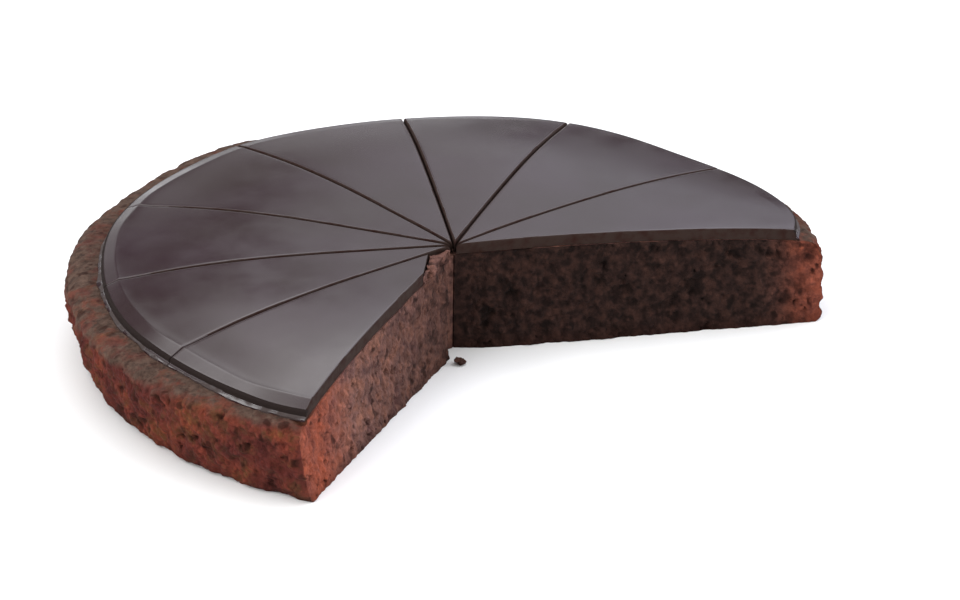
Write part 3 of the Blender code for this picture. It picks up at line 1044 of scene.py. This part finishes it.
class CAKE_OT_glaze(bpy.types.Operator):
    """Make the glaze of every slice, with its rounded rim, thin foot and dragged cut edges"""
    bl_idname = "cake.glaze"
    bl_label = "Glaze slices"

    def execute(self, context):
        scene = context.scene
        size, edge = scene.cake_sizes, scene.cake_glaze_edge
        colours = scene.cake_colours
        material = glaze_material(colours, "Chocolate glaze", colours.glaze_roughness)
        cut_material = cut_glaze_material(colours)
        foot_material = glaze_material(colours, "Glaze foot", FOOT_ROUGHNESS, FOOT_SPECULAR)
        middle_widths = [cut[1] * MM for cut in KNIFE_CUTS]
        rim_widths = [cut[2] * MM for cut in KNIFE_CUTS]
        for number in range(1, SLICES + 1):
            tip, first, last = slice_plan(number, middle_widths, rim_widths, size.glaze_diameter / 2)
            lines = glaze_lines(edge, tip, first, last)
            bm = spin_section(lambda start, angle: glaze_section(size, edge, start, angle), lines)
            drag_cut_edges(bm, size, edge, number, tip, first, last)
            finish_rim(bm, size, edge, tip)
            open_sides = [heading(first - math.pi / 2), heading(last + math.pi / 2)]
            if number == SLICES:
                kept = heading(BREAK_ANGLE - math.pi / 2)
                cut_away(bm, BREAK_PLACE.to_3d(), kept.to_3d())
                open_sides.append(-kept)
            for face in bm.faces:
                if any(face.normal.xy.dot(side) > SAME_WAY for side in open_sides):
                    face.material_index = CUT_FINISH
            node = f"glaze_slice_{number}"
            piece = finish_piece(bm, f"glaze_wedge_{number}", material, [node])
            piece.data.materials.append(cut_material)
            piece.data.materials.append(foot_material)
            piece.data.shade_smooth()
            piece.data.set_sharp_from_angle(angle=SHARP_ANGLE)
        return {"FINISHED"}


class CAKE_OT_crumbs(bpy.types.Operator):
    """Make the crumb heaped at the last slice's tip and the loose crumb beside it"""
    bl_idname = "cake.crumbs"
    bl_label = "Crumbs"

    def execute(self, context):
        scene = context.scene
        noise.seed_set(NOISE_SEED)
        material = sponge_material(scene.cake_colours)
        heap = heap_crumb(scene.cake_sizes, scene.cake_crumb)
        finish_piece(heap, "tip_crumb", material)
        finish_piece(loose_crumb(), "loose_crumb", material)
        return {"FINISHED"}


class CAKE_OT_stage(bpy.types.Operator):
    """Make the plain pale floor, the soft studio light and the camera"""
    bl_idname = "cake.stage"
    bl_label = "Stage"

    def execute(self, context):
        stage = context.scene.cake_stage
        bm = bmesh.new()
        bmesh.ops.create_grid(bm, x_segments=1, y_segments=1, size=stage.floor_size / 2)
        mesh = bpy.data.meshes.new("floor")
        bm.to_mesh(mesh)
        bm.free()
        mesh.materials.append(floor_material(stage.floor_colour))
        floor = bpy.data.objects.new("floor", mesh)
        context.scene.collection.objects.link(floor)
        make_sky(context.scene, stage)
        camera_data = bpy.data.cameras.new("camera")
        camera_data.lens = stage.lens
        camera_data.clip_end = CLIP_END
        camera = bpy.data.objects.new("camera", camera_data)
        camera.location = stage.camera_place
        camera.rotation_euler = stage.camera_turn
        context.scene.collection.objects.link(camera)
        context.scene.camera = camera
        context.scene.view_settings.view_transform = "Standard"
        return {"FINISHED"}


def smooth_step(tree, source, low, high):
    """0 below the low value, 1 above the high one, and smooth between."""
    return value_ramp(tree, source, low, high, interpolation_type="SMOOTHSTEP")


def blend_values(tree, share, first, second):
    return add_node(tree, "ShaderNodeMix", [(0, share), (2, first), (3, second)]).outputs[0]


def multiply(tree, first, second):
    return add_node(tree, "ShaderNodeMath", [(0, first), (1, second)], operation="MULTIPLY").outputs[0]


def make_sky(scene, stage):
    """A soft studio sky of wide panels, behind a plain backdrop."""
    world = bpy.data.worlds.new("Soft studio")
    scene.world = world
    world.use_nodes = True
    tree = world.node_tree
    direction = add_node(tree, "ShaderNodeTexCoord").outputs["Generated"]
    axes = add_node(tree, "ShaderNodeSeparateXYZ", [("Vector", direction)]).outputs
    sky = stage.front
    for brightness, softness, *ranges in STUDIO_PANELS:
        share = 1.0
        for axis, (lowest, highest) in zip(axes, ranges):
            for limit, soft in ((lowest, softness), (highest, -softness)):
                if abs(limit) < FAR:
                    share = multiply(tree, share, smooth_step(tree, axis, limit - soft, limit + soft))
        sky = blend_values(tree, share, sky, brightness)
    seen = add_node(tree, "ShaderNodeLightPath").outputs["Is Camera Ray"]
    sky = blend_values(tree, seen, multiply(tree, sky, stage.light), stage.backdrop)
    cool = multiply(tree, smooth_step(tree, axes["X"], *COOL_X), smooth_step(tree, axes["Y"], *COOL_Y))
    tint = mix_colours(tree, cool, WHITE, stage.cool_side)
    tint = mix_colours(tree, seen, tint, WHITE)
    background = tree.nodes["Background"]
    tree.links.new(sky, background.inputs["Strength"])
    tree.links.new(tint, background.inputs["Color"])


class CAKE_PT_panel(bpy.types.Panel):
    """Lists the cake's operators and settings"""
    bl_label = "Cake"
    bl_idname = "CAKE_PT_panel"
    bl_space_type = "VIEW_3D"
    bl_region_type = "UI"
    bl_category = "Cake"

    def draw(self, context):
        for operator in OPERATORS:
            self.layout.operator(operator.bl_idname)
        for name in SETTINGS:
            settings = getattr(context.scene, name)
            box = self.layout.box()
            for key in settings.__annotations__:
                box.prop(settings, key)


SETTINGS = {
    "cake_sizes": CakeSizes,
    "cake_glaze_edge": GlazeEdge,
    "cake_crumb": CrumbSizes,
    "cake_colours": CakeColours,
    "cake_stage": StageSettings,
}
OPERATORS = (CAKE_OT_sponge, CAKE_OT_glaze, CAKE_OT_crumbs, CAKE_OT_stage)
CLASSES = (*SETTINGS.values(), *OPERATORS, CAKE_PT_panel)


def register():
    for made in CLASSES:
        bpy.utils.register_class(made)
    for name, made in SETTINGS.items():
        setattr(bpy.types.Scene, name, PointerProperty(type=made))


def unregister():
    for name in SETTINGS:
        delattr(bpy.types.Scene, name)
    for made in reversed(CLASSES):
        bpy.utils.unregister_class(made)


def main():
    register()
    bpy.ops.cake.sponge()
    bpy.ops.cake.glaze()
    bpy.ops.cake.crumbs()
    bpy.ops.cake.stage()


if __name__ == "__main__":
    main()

|---|

◆ Task requirements
Extract every line above exactly as it stands.

◆ Task solution
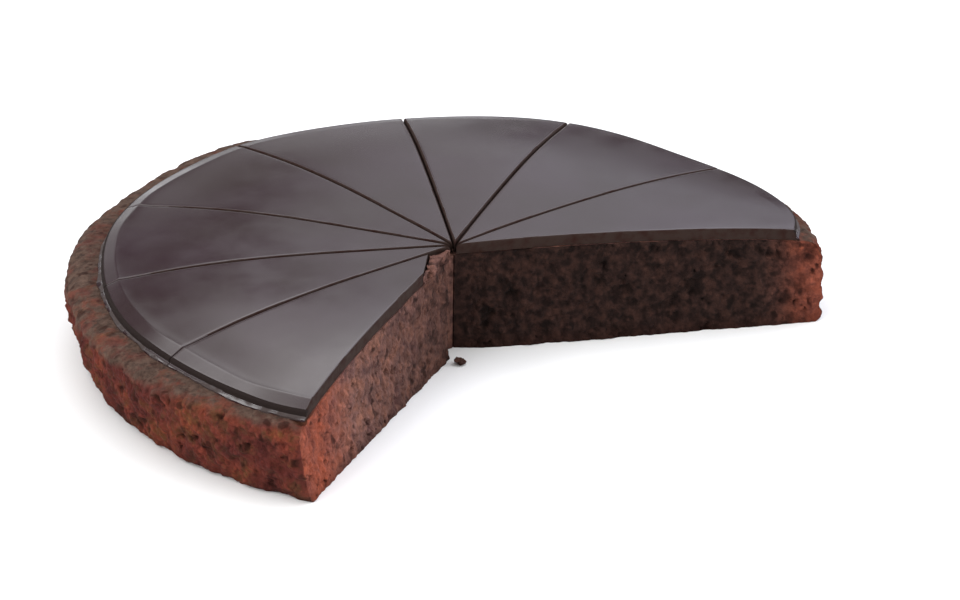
Write part 3 of the Blender code for this picture. It picks up at line 1044 of scene.py. This part finishes it.
class CAKE_OT_glaze(bpy.types.Operator):
    """Make the glaze of every slice, with its rounded rim, thin foot and dragged cut edges"""
    bl_idname = "cake.glaze"
    bl_label = "Glaze slices"

    def execute(self, context):
        scene = context.scene
        size, edge = scene.cake_sizes, scene.cake_glaze_edge
        colours = scene.cake_colours
        material = glaze_material(colours, "Chocolate glaze", colours.glaze_roughness)
        cut_material = cut_glaze_material(colours)
        foot_material = glaze_material(colours, "Glaze foot", FOOT_ROUGHNESS, FOOT_SPECULAR)
        middle_widths = [cut[1] * MM for cut in KNIFE_CUTS]
        rim_widths = [cut[2] * MM for cut in KNIFE_CUTS]
        for number in range(1, SLICES + 1):
            tip, first, last = slice_plan(number, middle_widths, rim_widths, size.glaze_diameter / 2)
            lines = glaze_lines(edge, tip, first, last)
            bm = spin_section(lambda start, angle: glaze_section(size, edge, start, angle), lines)
            drag_cut_edges(bm, size, edge, number, tip, first, last)
            finish_rim(bm, size, edge, tip)
            open_sides = [heading(first - math.pi / 2), heading(last + math.pi / 2)]
            if number == SLICES:
                kept = heading(BREAK_ANGLE - math.pi / 2)
                cut_away(bm, BREAK_PLACE.to_3d(), kept.to_3d())
                open_sides.append(-kept)
            for face in bm.faces:
                if any(face.normal.xy.dot(side) > SAME_WAY for side in open_sides):
                    face.material_index = CUT_FINISH
            node = f"glaze_slice_{number}"
            piece = finish_piece(bm, f"glaze_wedge_{number}", material, [node])
            piece.data.materials.append(cut_material)
            piece.data.materials.append(foot_material)
            piece.data.shade_smooth()
            piece.data.set_sharp_from_angle(angle=SHARP_ANGLE)
        return {"FINISHED"}


class CAKE_OT_crumbs(bpy.types.Operator):
    """Make the crumb heaped at the last slice's tip and the loose crumb beside it"""
    bl_idname = "cake.crumbs"
    bl_label = "Crumbs"

    def execute(self, context):
        scene = context.scene
        noise.seed_set(NOISE_SEED)
        material = sponge_material(scene.cake_colours)
        heap = heap_crumb(scene.cake_sizes, scene.cake_crumb)
        finish_piece(heap, "tip_crumb", material)
        finish_piece(loose_crumb(), "loose_crumb", material)
        return {"FINISHED"}


class CAKE_OT_stage(bpy.types.Operator):
    """Make the plain pale floor, the soft studio light and the camera"""
    bl_idname = "cake.stage"
    bl_label = "Stage"

    def execute(self, context):
        stage = context.scene.cake_stage
        bm = bmesh.new()
        bmesh.ops.create_grid(bm, x_segments=1, y_segments=1, size=stage.floor_size / 2)
        mesh = bpy.data.meshes.new("floor")
        bm.to_mesh(mesh)
        bm.free()
        mesh.materials.append(floor_material(stage.floor_colour))
        floor = bpy.data.objects.new("floor", mesh)
        context.scene.collection.objects.link(floor)
        make_sky(context.scene, stage)
        camera_data = bpy.data.cameras.new("camera")
        camera_data.lens = stage.lens
        camera_data.clip_end = CLIP_END
        camera = bpy.data.objects.new("camera", camera_data)
        camera.location = stage.camera_place
        camera.rotation_euler = stage.camera_turn
        context.scene.collection.objects.link(camera)
        context.scene.camera = camera
        context.scene.view_settings.view_transform = "Standard"
        return {"FINISHED"}


def smooth_step(tree, source, low, high):
    """0 below the low value, 1 above the high one, and smooth between."""
    return value_ramp(tree, source, low, high, interpolation_type="SMOOTHSTEP")


def blend_values(tree, share, first, second):
    return add_node(tree, "ShaderNodeMix", [(0, share), (2, first), (3, second)]).outputs[0]


def multiply(tree, first, second):
    return add_node(tree, "ShaderNodeMath", [(0, first), (1, second)], operation="MULTIPLY").outputs[0]


def make_sky(scene, stage):
    """A soft studio sky of wide panels, behind a plain backdrop."""
    world = bpy.data.worlds.new("Soft studio")
    scene.world = world
    world.use_nodes = True
    tree = world.node_tree
    direction = add_node(tree, "ShaderNodeTexCoord").outputs["Generated"]
    axes = add_node(tree, "ShaderNodeSeparateXYZ", [("Vector", direction)]).outputs
    sky = stage.front
    for brightness, softness, *ranges in STUDIO_PANELS:
        share = 1.0
        for axis, (lowest, highest) in zip(axes, ranges):
            for limit, soft in ((lowest, softness), (highest, -softness)):
                if abs(limit) < FAR:
                    share = multiply(tree, share, smooth_step(tree, axis, limit - soft, limit + soft))
        sky = blend_values(tree, share, sky, brightness)
    seen = add_node(tree, "ShaderNodeLightPath").outputs["Is Camera Ray"]
    sky = blend_values(tree, seen, multiply(tree, sky, stage.light), stage.backdrop)
    cool = multiply(tree, smooth_step(tree, axes["X"], *COOL_X), smooth_step(tree, axes["Y"], *COOL_Y))
    tint = mix_colours(tree, cool, WHITE, stage.cool_side)
    tint = mix_colours(tree, seen, tint, WHITE)
    background = tree.nodes["Background"]
    tree.links.new(sky, background.inputs["Strength"])
    tree.links.new(tint, background.inputs["Color"])


class CAKE_PT_panel(bpy.types.Panel):
    """Lists the cake's operators and settings"""
    bl_label = "Cake"
    bl_idname = "CAKE_PT_panel"
    bl_space_type = "VIEW_3D"
    bl_region_type = "UI"
    bl_category = "Cake"

    def draw(self, context):
        for operator in OPERATORS:
            self.layout.operator(operator.bl_idname)
        for name in SETTINGS:
            settings = getattr(context.scene, name)
            box = self.layout.box()
            for key in settings.__annotations__:
                box.prop(settings, key)


SETTINGS = {
    "cake_sizes": CakeSizes,
    "cake_glaze_edge": GlazeEdge,
    "cake_crumb": CrumbSizes,
    "cake_colours": CakeColours,
    "cake_stage": StageSettings,
}
OPERATORS = (CAKE_OT_sponge, CAKE_OT_glaze, CAKE_OT_crumbs, CAKE_OT_stage)
CLASSES = (*SETTINGS.values(), *OPERATORS, CAKE_PT_panel)


def register():
    for made in CLASSES:
        bpy.utils.register_class(made)
    for name, made in SETTINGS.items():
        setattr(bpy.types.Scene, name, PointerProperty(type=made))


def unregister():
    for name in SETTINGS:
        delattr(bpy.types.Scene, name)
    for made in reversed(CLASSES):
        bpy.utils.unregister_class(made)


def main():
    register()
    bpy.ops.cake.sponge()
    bpy.ops.cake.glaze()
    bpy.ops.cake.crumbs()
    bpy.ops.cake.stage()


if __name__ == "__main__":
    main()